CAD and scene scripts
________________
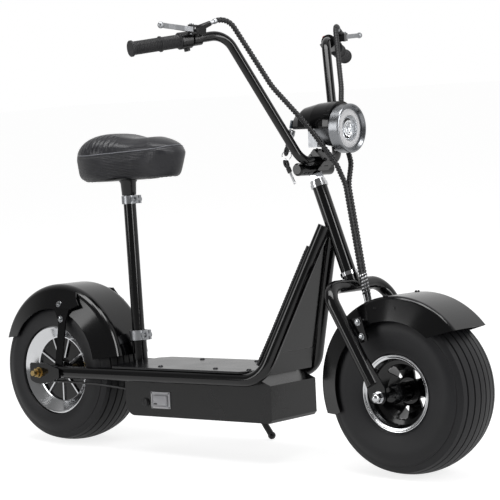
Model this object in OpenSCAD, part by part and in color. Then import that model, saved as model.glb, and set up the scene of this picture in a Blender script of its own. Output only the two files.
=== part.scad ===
/* [Stance] */
// Lean to the left on the side stand, degrees
lean = 4; // [3:0.5:6]
// Distance between the two axles
wheelbase = 1070; // [1020:5:1120]
// Upward slope of the deck towards the front, degrees
deck_pitch = 1.1; // [0:0.1:2]

/* [Tyres and wheels] */
// Outer diameter of both tyres
tyre_d = 381; // [370:1:392]
// Width of both tyres at the bulge
tyre_w = 160; // [150:1:164]
// Radius of the rounded crown across the tread
crown_r = 197; // [160:1:240]
// Diameter of the front rim lip
front_rim_d = 178; // [166:1:190]
// Width over the front rim lips
front_rim_w = 134; // [124:1:140]
// Diameter of the rear rim lip
rear_rim_d = 230; // [215:1:240]
// Width over the rear rim lips
rear_rim_w = 140; // [130:1:144]
// Diameter of the motor cover in the rear wheel
motor_d = 166; // [150:1:174]
// Number of ribs on each motor cover
motor_ribs = 9; // [6:1:12]
// Thickness of each rib
rib_t = 4; // [3:0.5:6]
// Diameter of the front hub
hub_d = 46; // [40:1:60]
// Width of the front hub
hub_w = 172; // [150:1:190]
// Number of windows in the front wheel disc
windows = 5; // [3:1:6]
// Diameter of both axles
axle_d = 14; // [10:0.5:16]

/* [Frame] */
// Diameter of the main frame tubes
tube_d = 32; // [28:0.5:34]
// Distance of each main tube from the middle, along the deck
tube_y = 106; // [104:0.5:112]
// Where the main tubes turn up at the front
tube_front = 716; // [690:2:730]
// Bend radius where the main tubes turn up
tube_bend = 70; // [60:1:90]
// Diameter of the head tube
head_d = 35; // [34:0.5:42]
// Bore of the head tube
head_bore = 29; // [27.5:0.5:30]
// Steering head angle from upright, degrees
rake = 20.9; // [19:0.1:23]
// Length of the head tube
head_len = 212; // [195:1:220]

/* [Deck and battery box] */
// Length of the deck plate
deck_l = 452; // [430:1:460]
// Half width of the deck plate
deck_hw = 114; // [108:1:120]
// Thickness of the deck plate
deck_t = 5; // [3:0.5:6]
// Front edge of the deck plate
deck_front = 674; // [660:1:680]
// Rear end of the battery box
box_rear = 262; // [250:1:280]
// Front end of the battery box
box_front = 730; // [715:1:736]
// Half width of the battery box
box_hw = 88; // [80:0.5:89]
// Depth of the battery box below the tubes' middle
box_depth = 104; // [90:1:110]

/* [Fork and front fender] */
// Diameter of the fork tube
fork_d = 31; // [28:0.5:32]
// Distance of each fork leg from the middle at the axle
fork_y = 123; // [120:0.5:128]
// Gap between the tyre and the fenders
fender_gap = 18; // [15:0.5:22]
// Thickness of the fender sheet
sheet_t = 2; // [1.5:0.1:3]
// Half width of the front fender
front_fender_hw = 90; // [86:0.5:94]
// Half width of the rear fender
rear_fender_hw = 90; // [86:0.5:94]
// Distance from the middle to the front fender's crease
front_crest = 60; // [50:1:64]
// Distance from the middle to the rear fender's rounded shoulder
rear_crest = 44; // [36:1:50]

/* [Handlebar] */
// Diameter of the handlebar
bar_d = 22.2; // [22:0.1:25.4]
// Half width of the handlebar to the ends of the grips
bar_hw = 404; // [380:1:420]
// Height of the handlebar's highest bend above the axles
bar_top = 818; // [800:1:840]
// Diameter of the grips
grip_d = 31; // [29:0.5:34]
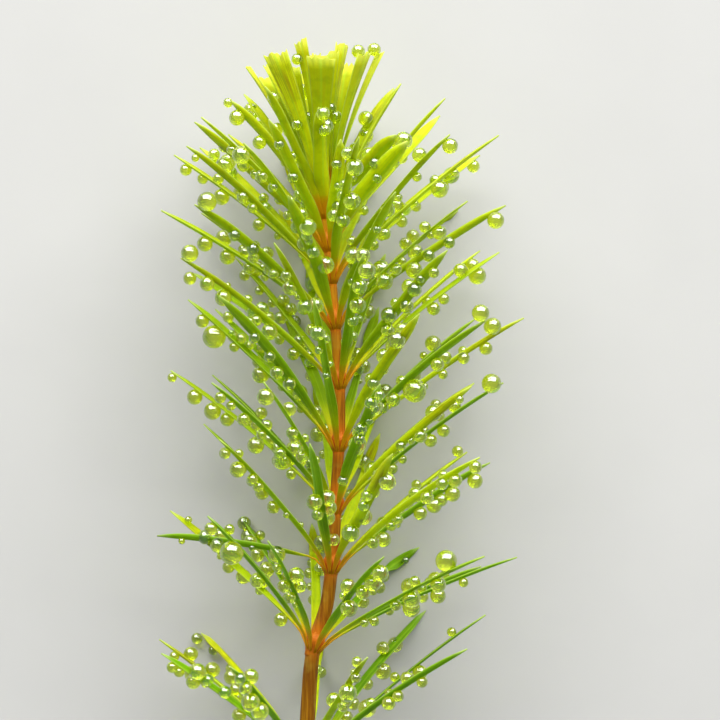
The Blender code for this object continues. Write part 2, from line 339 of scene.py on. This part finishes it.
# Patterns on the stem and its surface: how fine the streaks are across and along, how large the blotches
# are, and the relief of the streaks
STREAK_SCALES = (3200, 160, 3200)
BLOTCH_SCALE = 420
STREAK_RELIEF = 0.06 * MM
STEM_ROUGHNESS = 0.5
STEM_SHINE = 0.12

# The strength of every relief, as a share
RELIEF_STRENGTH = 0.5

# Beads: colours of light bent by a bead and of light that passes straight through, both a yellow-green tint
# that is painted refraction of the green surroundings, the share of that light, and how a bead bends light
# inside and shines outside
BEAD_PAINTED_REFRACTION_GREEN = (0.70, 0.84, 0.01)
BEAD_CLEAR_PAINTED_TINT = (0.86, 0.97, 0.20)
BEAD_CLEARNESS = 0.2
BEAD_IOR = 1.4
BEAD_COAT_IOR = 2.3
BEAD_ROUGHNESS = 0.02

Leaf = namedtuple("Leaf", "foot origin along out sideways opening length width twist tone")
Bead = namedtuple("Bead", "centre radius")


def blend(first, second, share):
    """Mix two numbers or vectors."""
    return first + (second - first) * share


def ease(share):
    """Turn a steady rise from 0 to 1 into one with soft ends."""
    share = min(max(share, 0.0), 1.0)
    return share * share * (3 - 2 * share)


def course_slope(index):
    """Slope of the stem's course at one of its points."""
    before = STEM_COURSE[max(index - 1, 0)]
    after = STEM_COURSE[min(index + 1, len(STEM_COURSE) - 1)]
    return (after[1] - before[1]) / (after[0] - before[0])


def stem_point(height):
    """Point on the stem's axis, a smooth curve through its course."""
    place = height / MM
    index = 0
    while index < len(STEM_COURSE) - 2 and STEM_COURSE[index + 1][0] < place:
        index += 1
    start, end = STEM_COURSE[index], STEM_COURSE[index + 1]
    span = end[0] - start[0]
    share = (place - start[0]) / span
    bulge = share * (1 - share) * span
    lean = blend(start[1], end[1], ease(share))
    lean += bulge * ((1 - share) * course_slope(index) - share * course_slope(index + 1))
    return Vector((lean * MM - MIDDLE_ACROSS, height - MIDDLE_ALONG, AXIS_HEIGHT))


def stem_frame(height):
    """Directions at a height: to the stem's right, down to the table, and along the stem."""
    step = 0.5 * MM
    along = (stem_point(height + step) - stem_point(height - step)).normalized()
    down = Vector((0, 0, -1))
    return down.cross(along), down, along


def stem_radius(height):
    """Radius of the stem between its nodes."""
    middle = MIDDLE_SHARE * STEM_TOP
    if height < middle:
        return blend(CUT_RADIUS, MIDDLE_RADIUS, height / middle)
    return blend(MIDDLE_RADIUS, TOP_RADIUS, (height - middle) / (STEM_TOP - middle))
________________
Count every line in the preceding entries where the string "part" appears, then state only the total.

3